Her parents, Mark and Rhoda Berenson, say it is unfair that laws of the disgraced administration of Peru's former president, Alberto Fujimori, are being used to judge Berenson.
The Berensons' fight has long been supported by various members of the U.S. Congress, and the case was a topic of discussion in meetings between Fujimori and President Bill Clinton.
But Peruvians have a very different view of Berenson.
She has been sternly criticized in Peru since she made a rousing declaration during her initial proceedings years ago.
"I am to be condemned," she yelled angrily before TV cameras, "for my concern about the conditions of hunger and misery that exist in this country.
"There are no criminal terrorists" in Tupac Amaru, she added.
In her current court proceedings, which have been broadcast live, Berenson still has refused to condemn the guerrillas.
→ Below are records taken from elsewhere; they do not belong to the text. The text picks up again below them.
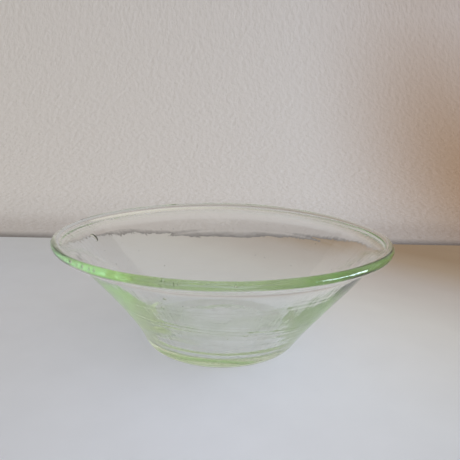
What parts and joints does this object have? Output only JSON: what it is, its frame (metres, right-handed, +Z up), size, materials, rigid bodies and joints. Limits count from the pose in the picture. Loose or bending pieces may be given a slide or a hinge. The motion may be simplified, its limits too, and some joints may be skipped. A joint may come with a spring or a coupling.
{
  "type": "glass bowl",
  "caption": "Wide hand-blown bowl of pale green glass, its wall flaring to a rolled rim and its base thick, with a shallow kick underneath.",
  "frame": {"origin": "on the table, at the middle of the flat ring that the bowl rests on", "axes": "+Z points up out of the bowl; +X is the side to which the wall sways; the side seen from the front faces -Y"},
  "size_m": [0.24, 0.24, 0.0834],
  "materials": {
    "base_glass": "clear bottle-green soda-lime glass, thick, fire-polished",
    "wall_glass": "clear pale green soda-lime glass, free-blown, with seeds and cords",
    "rim_glass": "clear green soda-lime glass, rolled and fire-polished",
    "mark_glass": "pale green glass, snapped off and left rough"
  },
  "bodies": {
    "root": {"thick_base": "base_glass", "bowl_wall": "wall_glass", "rolled_rim": "rim_glass", "pontil_mark": "mark_glass"}
  },
  "joints": []
}
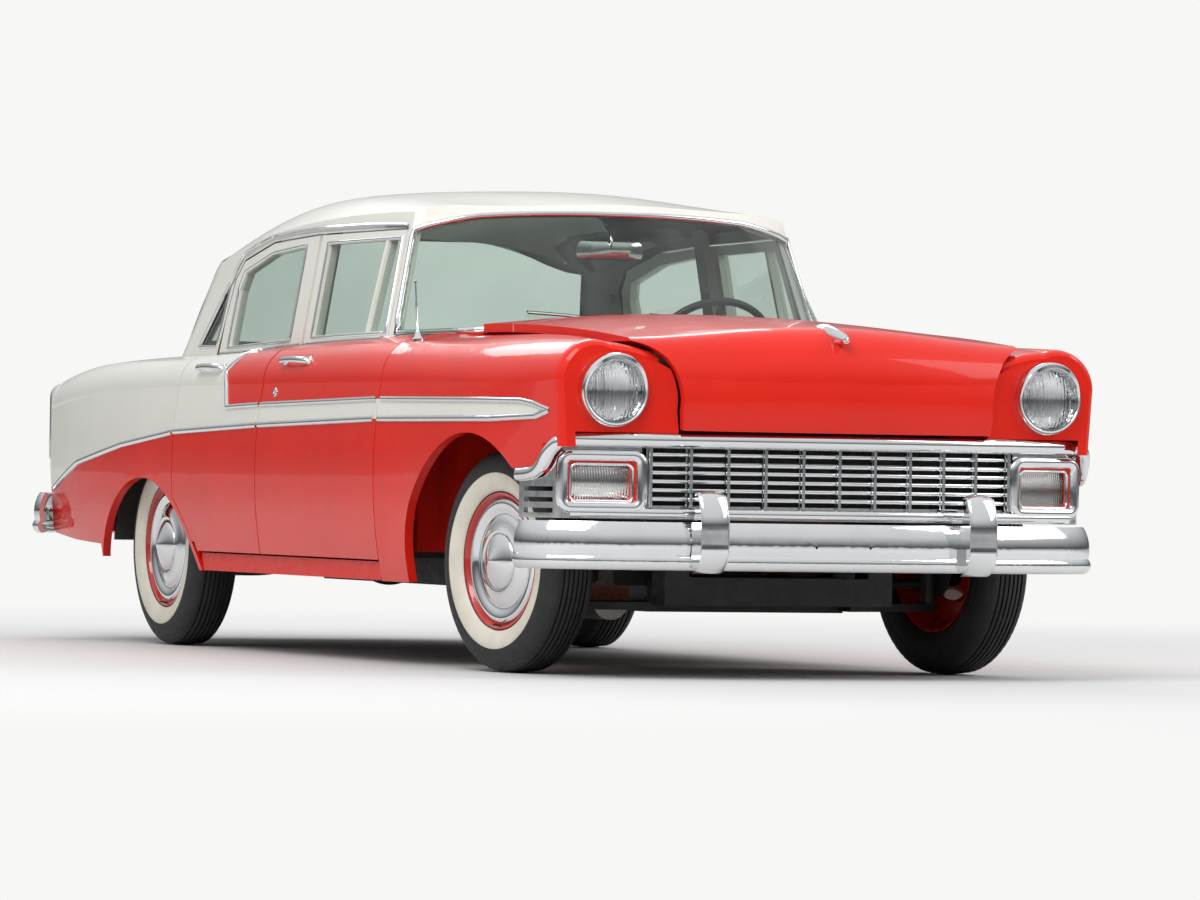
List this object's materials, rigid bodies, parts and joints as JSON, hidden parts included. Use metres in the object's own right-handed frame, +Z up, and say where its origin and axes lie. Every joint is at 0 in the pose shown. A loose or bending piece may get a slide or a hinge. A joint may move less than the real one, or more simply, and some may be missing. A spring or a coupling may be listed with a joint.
{
  "type": "sedan car",
  "caption": "Red and white 1950s-style sedan with a hollow cabin, opening doors, hood and trunk lid, steered front wheels and rolling road wheels.",
  "frame": {"origin": "on the ground, below the middle of the car's length and width", "axes": "+Z up, the car faces -Y, +X is the car's left (driver's) side"},
  "size_m": [1.9003, 5.017, 1.5397],
  "materials": {
    "red_paint": "glossy",
    "white_paint": "glossy",
    "wheel_paint": "glossy",
    "chassis_black": "satin",
    "chrome": "polished",
    "glass": "clear",
    "lens_clear": "fluted",
    "lens_red": "glossy",
    "tyre": "matt",
    "upholstery": "woven",
    "dash_paint": "glossy",
    "wheel_rim_plastic": "glossy",
    "engine_iron": "painted",
    "exhaust_steel": "dull"
  },
  "bodies": {
    "body": {"cowl": "red_paint", "dashboard": "dash_paint", "engine": "engine_iron", "exhaust": "exhaust_steel", "floor_pan": "chassis_black", "frame": "chassis_black", "front_bumper": "chrome", "front_fender_left": "red_paint", "front_fender_right": "red_paint", "front_lenses": "lens_clear", "front_seat": "upholstery", "front_structure": "chassis_black", "front_suspension": "chassis_black", "fuel_tank": "chassis_black", "grille": "chrome", "quarter_left": "white_paint", "quarter_right": "white_paint", "rear_axle": "chassis_black", "rear_bumper": "chrome", "rear_deck": "white_paint", "rear_glass": "glass", "rear_seat": "upholstery", "roof": "white_paint", "tail_lamps": "lens_red", "windshield": "glass"},
    "hood": {"hood": "red_paint"},
    "trunk_lid": {"trunk_lid": "white_paint"},
    "front_door_left": {"front_door_left": "red_paint", "front_door_glass_left": "glass"},
    "front_door_right": {"front_door_right": "red_paint", "front_door_glass_right": "glass"},
    "rear_door_left": {"rear_door_left": "red_paint", "rear_door_glass_left": "glass"},
    "rear_door_right": {"rear_door_right": "red_paint", "rear_door_glass_right": "glass"},
    "knuckle_left": {"knuckle_left": "chassis_black"},
    "knuckle_right": {"knuckle_right": "chassis_black"},
    "steering_wheel": {"steering_wheel": "wheel_rim_plastic"},
    "wheel_front_left": {"wheel_front_left": "wheel_paint", "tyre_front_left": "tyre"},
    "wheel_front_right": {"wheel_front_right": "wheel_paint", "tyre_front_right": "tyre"},
    "wheel_rear_left": {"wheel_rear_left": "wheel_paint", "tyre_rear_left": "tyre"},
    "wheel_rear_right": {"wheel_rear_right": "wheel_paint", "tyre_rear_right": "tyre"}
  },
  "joints": [
    {"name": "hood", "type": "hinge", "parent": "body", "child": "hood", "pos_m": [0, -1.15, 1.092], "axis": [-1, 0, 0], "range_deg": [0, 50]},
    {"name": "trunk_lid", "type": "hinge", "parent": "body", "child": "trunk_lid", "pos_m": [0, 1.64, 1.002], "axis": [1, 0, 0], "range_deg": [0, 65]},
    {"name": "front_door_left", "type": "hinge", "parent": "body", "child": "front_door_left", "pos_m": [0.925, -0.94, 0.7], "axis": [0, 0, -1], "range_deg": [0, 65]},
    {"name": "front_door_right", "type": "hinge", "parent": "body", "child": "front_door_right", "pos_m": [-0.925, -0.94, 0.7], "axis": [0, 0, 1], "range_deg": [0, 65]},
    {"name": "rear_door_left", "type": "hinge", "parent": "body", "child": "rear_door_left", "pos_m": [0.925, 0.11, 0.7], "axis": [0, 0, -1], "range_deg": [0, 65]},
    {"name": "rear_door_right", "type": "hinge", "parent": "body", "child": "rear_door_right", "pos_m": [-0.925, 0.11, 0.7], "axis": [0, 0, 1], "range_deg": [0, 65]},
    {"name": "steer", "type": "hinge", "parent": "body", "child": "knuckle_left", "pos_m": [0.6545, -1.6805, 0.34], "axis": [0, 0, 1], "range_deg": [-42, 24]},
    {"name": "steer_right", "type": "hinge", "parent": "body", "child": "knuckle_right", "pos_m": [-0.6545, -1.6805, 0.34], "axis": [0, 0, 1], "range_deg": [-42, 24]},
    {"name": "steering_wheel", "type": "hinge", "parent": "body", "child": "steering_wheel", "pos_m": [0.33, -0.69, 0.985], "axis": [0, 0.848, 0.5299], "range_deg": [-1050, 600]},
    {"name": "spin_front_left", "type": "hinge", "parent": "knuckle_left", "child": "wheel_front_left", "pos_m": [0.73549, -1.66767, 0.34], "axis": [0.9877, 0.1564, 0], "continuous": true},
    {"name": "spin_front_right", "type": "hinge", "parent": "knuckle_right", "child": "wheel_front_right", "pos_m": [-0.73549, -1.69333, 0.34], "axis": [-0.9877, -0.1564, 0], "continuous": true},
    {"name": "spin_rear_left", "type": "hinge", "parent": "body", "child": "wheel_rear_left", "pos_m": [0.748, 1.2405, 0.34], "axis": [1, 0, 0], "continuous": true},
    {"name": "spin_rear_right", "type": "hinge", "parent": "body", "child": "wheel_rear_right", "pos_m": [-0.748, 1.2405, 0.34], "axis": [-1, 0, 0], "continuous": true}
  ],
  "couplings": [
    {"joint": "steer_right", "follows": "steer", "ratio": 1},
    {"joint": "steering_wheel", "follows": "steer", "ratio": 25}
  ]
}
She says she is innocent and calls herself a political prisoner.
"The Peruvian legal system still has a long way to go to give real guarantees" of justice, she told the court in fluent Spanish recently.
"She does not fit the stereotype of a woman here," Rhoda Berenson explained. "She has said strongly and repeatedly she is being tried for her beliefs, not her actions."
When the Tupac Amaru took hundreds of hostages at the Japanese ambassador's residence in December 1996, they included Berenson on a list of imprisoned people whose freedom they demanded in return for hostages--a fact many Peruvians cite as evidence of her involvement.
During the trial, two convicted guerrilla leaders have told very different stories about Berenson's life in Peru.
One leader, Miguel Rincon, said Berenson was unaware of the rebel group's plot. The other, Pacifico Castrellon, says Berenson helped plan the operation and introduced him to the group's top guerrilla leader.
The conflicting statements will be weighed by the three judges who will decide.
"She took the people at face value for whom they said they were," Rhoda Berenson said, explaining her daughter's association with the guerrillas. "Her background told her not to question people, to trust."